さらにチェック!SDカード選びのその他のポイント

スペックが決まったら、最後に以下の点も考慮して、最終的なカードを選びましょう。

  • メーカー・信頼性: SDカードは精密な記録メディアです。価格の安さだけで選ばず、信頼できる有名メーカー製を選ぶことを強くおすすめします。SanDisk(サンディスク)、KIOXIA(キオクシア、旧東芝メモリ)、Lexar(レキサー)、Sony(ソニー)、Samsung(サムスン)、ProGrade Digital(プログレードデジタル)などが代表的です。極端に安いノーブランド品や、怪しい販売元からの購入は、偽造品や粗悪品のリスクがあり、データ消失の原因となります。
  • 耐久性: 特にアクションカメラや屋外での過酷な撮影で使用する場合、防水、耐衝撃、耐温度、耐X線といった耐久性能を備えたモデルを選ぶと安心です。製品パッケージや仕様に記載されています。
  • フォーマット(初期化): 新しいSDカードを購入したら、**必ず使用するビデオカメラ本体でフォーマット(初期化)**してから使い始めましょう。これにより、カメラとの最適な互換性が確保され、エラーのリスクを低減できます。
  • SDカードの寿命: SDカードに使われているフラッシュメモリには、書き込み回数に上限があります。つまり、SDカードは消耗品です。頻繁に撮影と削除を繰り返すと、徐々に劣化していきます。大切なデータはこまめにパソコンや他のストレージにバックアップを取り、数年ごとなど定期的に新しいカードに買い替えることを検討しましょう。
  • データ復旧: 万が一、SDカードのデータが読み出せなくなった場合でも、専門のデータ復旧サービスや市販のデータ復旧ソフトでデータを取り出せる可能性はあります。しかし、復旧を保証するものではなく、費用も高額になる場合があります。やはり、日頃からのバックアップが最も重要です。

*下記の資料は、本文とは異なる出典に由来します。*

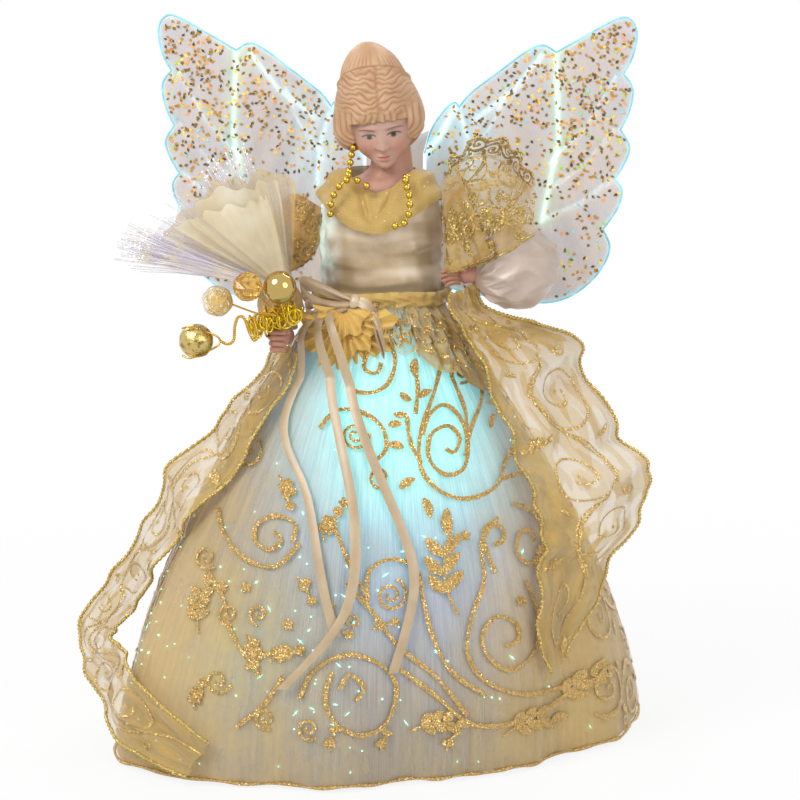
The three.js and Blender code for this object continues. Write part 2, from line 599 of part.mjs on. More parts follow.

まとめ:最適なSDカードで、大切な思い出を確実に記録しよう

ビデオカメラ用のSDカード選びは、一見複雑に思えるかもしれませんが、ポイントを押さえれば難しくありません。

  • 最優先は「ビデオカメラの仕様確認」: 取扱説明書を必ずチェック!
  • 動画撮影では「速度」が命: 特に「ビデオスピードクラス(V)」を確認し、要求スペックを満たすものを選ぶ。
  • 「容量」は撮影スタイルに合わせて: 少し余裕を持たせ、必要なら複数枚でリスク分散。
  • 「信頼性」も重要: 有名メーカーの正規品を選ぶ。
  • **使用前には「カメラでフォーマット」**を忘れずに。

適切なSDカードを選ぶことは、あなたのビデオカメラの性能を最大限に引き出し、二度とない大切な瞬間を、失敗なく、確実に記録するための第一歩です。この記事を参考に、ぜひあなたのカメラと用途にぴったりの一枚を見つけて、快適なビデオ撮影を楽しんでください!